Somewhere along the way, in the 20 years he lived, St.-Sgt. Eitan Barak went from being a rowdy, mischievous little boy to a loving brother and son, a top-notch cook, a brave and determined combat soldier and a man to admire.
That was how his sister Noa described him at his funeral in Herzliya on Sunday, saying that in such a sad time she chose to focus on “optimistic, funny things, just like you would have wanted.”
“You were a little bandit as a kid, and when you were brought into the world I was sure it was to make your older sister crazy,” Noa said, and described how Eitan “went from being the most mischievous little boy in Israel,” to a great man.
She described the night that their father picked him up at the local community center and stepped out of the car for a moment, only to turn around and see the car rolling down the street as Eitan put it into gear.
She explained how he’d make meals out of the barest of scraps from the kitchen, and how when the female cousins and his big sister were watching Desperate Housewives he came and lay on a blanket and watch the show with them even though he wasn’t a fan, just to spend time with them.
“My beautiful, magical man” Noa said of her fallen brother, and closed by asking for everyone he loved to remember him and continue to be inspired by him.
Barak was killed at around 3 a.m. on Friday morning, only a few hours after the ground operation in the Gaza Strip began. A fighter in the Nahal Brigade, he was killed in fighting with Hamas gunmen in north Gaza, and taken to Barzilai Hospital in Ashkelon, where he was pronounced dead. He was the first of the 18 IDF fatalities since the ground operation began on Thursday night.
Among the hundreds of mourners at the military cemetery in Herzliya on Sunday afternoon were friends and loved ones, as well as his friends from the army.

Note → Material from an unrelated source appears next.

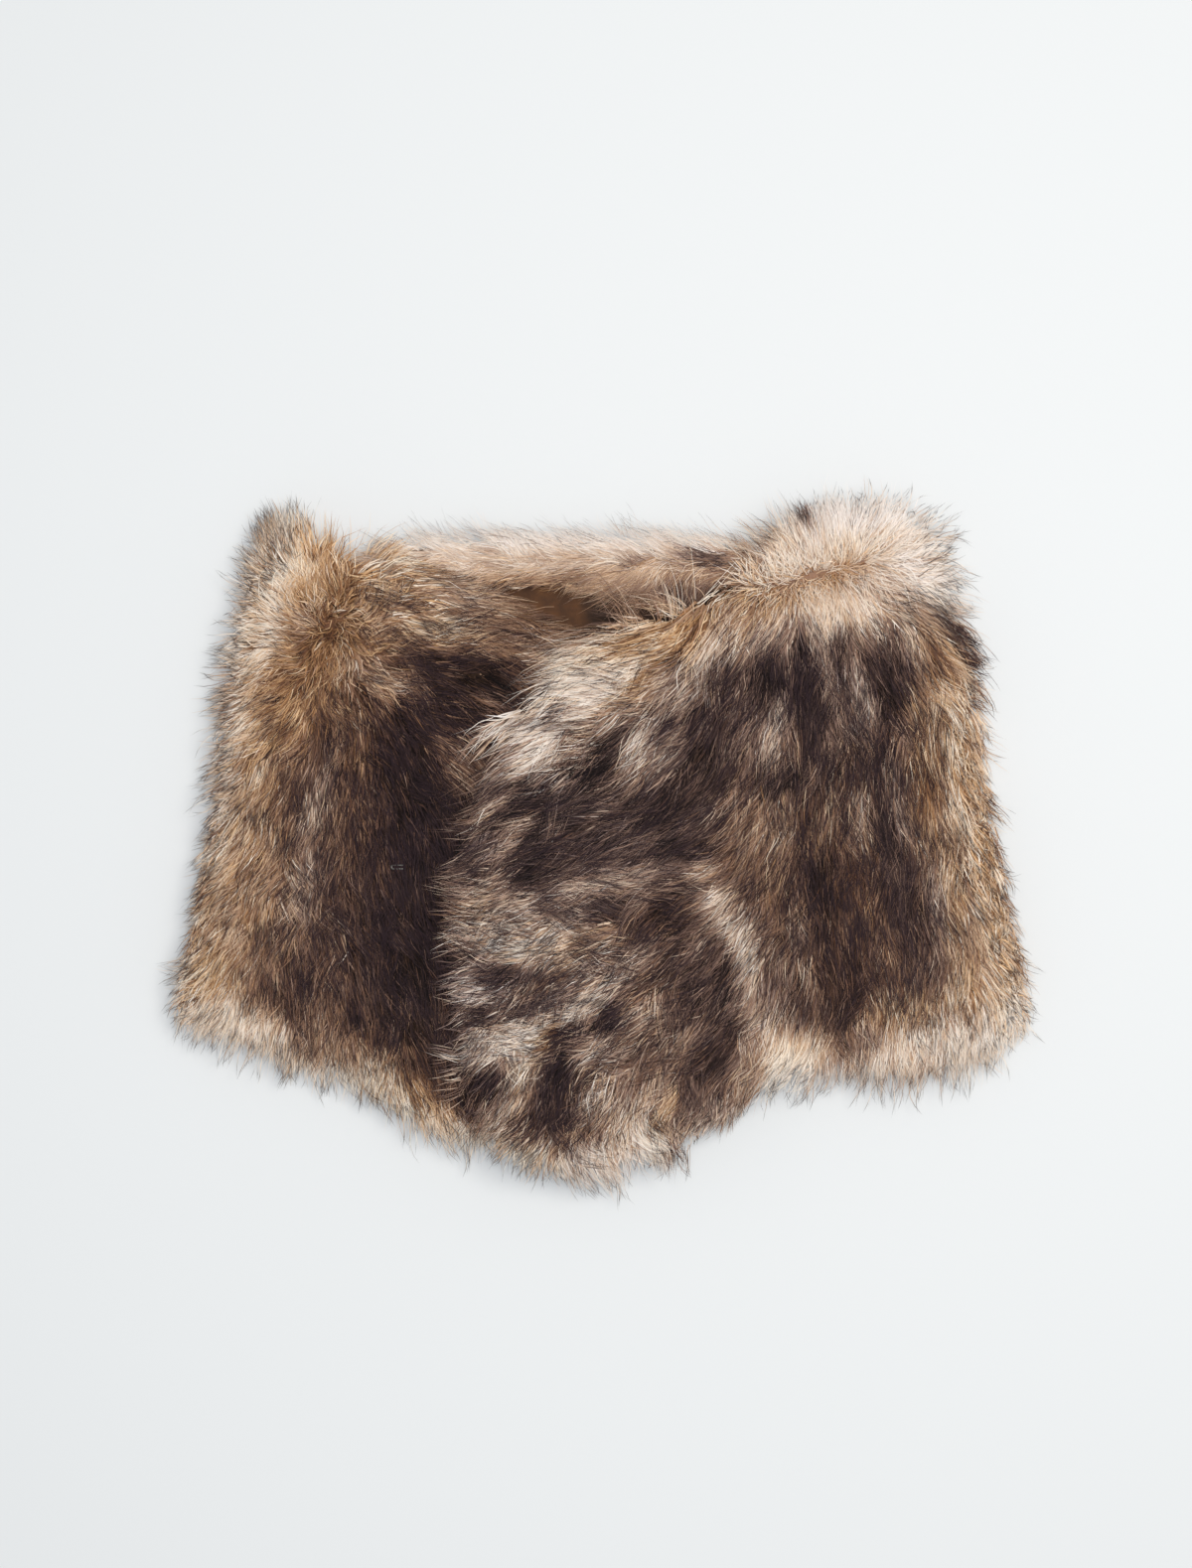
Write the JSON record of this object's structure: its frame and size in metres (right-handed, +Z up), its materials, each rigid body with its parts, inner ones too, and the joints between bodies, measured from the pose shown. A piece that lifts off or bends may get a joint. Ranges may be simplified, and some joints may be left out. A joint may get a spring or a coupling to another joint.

Before the ceremony started, a speaker took to the podium and gave instructions for what to do in case of a rocket siren, saying that the family members closest to the grave should lay down where they are, and those further out should get to cover if they were far enough back.

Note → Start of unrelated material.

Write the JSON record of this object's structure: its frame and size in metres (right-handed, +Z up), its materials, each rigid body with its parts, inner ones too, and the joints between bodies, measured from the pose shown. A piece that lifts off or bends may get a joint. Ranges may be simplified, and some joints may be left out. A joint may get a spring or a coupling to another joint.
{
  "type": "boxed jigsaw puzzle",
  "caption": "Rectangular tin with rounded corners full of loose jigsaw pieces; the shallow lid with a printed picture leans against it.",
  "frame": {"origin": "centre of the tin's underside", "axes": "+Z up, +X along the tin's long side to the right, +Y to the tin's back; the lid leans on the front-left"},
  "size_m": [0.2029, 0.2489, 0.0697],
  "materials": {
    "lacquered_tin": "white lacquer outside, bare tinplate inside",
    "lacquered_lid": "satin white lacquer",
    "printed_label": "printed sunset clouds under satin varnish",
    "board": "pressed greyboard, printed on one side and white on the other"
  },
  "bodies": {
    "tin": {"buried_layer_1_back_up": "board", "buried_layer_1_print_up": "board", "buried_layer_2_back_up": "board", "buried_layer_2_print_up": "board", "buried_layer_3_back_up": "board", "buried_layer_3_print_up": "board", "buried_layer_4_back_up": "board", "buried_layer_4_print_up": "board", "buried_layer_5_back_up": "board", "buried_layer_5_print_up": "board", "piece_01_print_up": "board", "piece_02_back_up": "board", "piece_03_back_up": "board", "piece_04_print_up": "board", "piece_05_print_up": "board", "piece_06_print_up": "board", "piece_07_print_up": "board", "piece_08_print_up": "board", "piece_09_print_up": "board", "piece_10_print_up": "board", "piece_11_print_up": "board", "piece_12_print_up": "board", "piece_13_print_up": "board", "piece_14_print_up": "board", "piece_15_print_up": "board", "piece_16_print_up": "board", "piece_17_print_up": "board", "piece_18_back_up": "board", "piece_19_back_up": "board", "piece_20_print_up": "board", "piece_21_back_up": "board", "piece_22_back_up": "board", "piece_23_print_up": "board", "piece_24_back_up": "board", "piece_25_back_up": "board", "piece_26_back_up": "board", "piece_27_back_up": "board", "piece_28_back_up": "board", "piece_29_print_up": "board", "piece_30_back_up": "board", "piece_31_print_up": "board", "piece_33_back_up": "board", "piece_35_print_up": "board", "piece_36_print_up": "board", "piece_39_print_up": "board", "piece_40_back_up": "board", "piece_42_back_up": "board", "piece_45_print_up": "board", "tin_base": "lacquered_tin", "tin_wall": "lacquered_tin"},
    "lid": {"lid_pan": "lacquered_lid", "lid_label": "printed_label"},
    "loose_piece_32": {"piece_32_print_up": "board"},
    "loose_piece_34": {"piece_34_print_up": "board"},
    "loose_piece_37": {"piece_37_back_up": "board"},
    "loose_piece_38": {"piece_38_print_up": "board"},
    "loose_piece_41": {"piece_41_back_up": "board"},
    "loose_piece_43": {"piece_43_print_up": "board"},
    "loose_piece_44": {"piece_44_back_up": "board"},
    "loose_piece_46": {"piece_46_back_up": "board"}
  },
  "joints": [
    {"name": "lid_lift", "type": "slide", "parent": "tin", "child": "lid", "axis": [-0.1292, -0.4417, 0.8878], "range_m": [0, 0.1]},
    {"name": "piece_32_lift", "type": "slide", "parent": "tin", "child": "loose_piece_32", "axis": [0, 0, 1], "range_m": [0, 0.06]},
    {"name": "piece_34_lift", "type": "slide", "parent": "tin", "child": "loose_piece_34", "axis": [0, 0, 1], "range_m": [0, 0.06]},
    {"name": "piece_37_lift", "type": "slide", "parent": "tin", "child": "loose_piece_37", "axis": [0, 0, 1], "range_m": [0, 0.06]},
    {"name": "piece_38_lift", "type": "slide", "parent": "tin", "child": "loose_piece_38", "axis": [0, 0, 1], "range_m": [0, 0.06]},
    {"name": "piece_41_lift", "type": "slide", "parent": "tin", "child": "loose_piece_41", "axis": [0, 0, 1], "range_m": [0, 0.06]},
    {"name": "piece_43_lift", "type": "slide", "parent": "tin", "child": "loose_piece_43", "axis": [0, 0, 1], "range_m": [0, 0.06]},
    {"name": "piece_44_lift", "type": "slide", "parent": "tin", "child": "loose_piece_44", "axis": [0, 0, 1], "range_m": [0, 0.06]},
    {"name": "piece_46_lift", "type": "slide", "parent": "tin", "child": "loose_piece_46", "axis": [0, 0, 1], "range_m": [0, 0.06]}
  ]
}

Lt.-Col. Roi Sheetrit from the Nahal Brigade said that he came back from the front to salute Barak at his funeral, saying “you performed like a hero, and fought until you couldn’t any longer.” He said that he was impressed by how Barak managed to win the hearts of his fellow troops.
Among the mourners were relatives of Barak’s from France, who eulogized him in French, Hebrew and English.
Both of his grandfathers took to the stage and lauded him together, with one closing the remarks by saying that while “Barak’s world broke just as it was opening up for him,” that he doesn’t think that it was a goodbye ceremony and that “you will always be in our hearts.”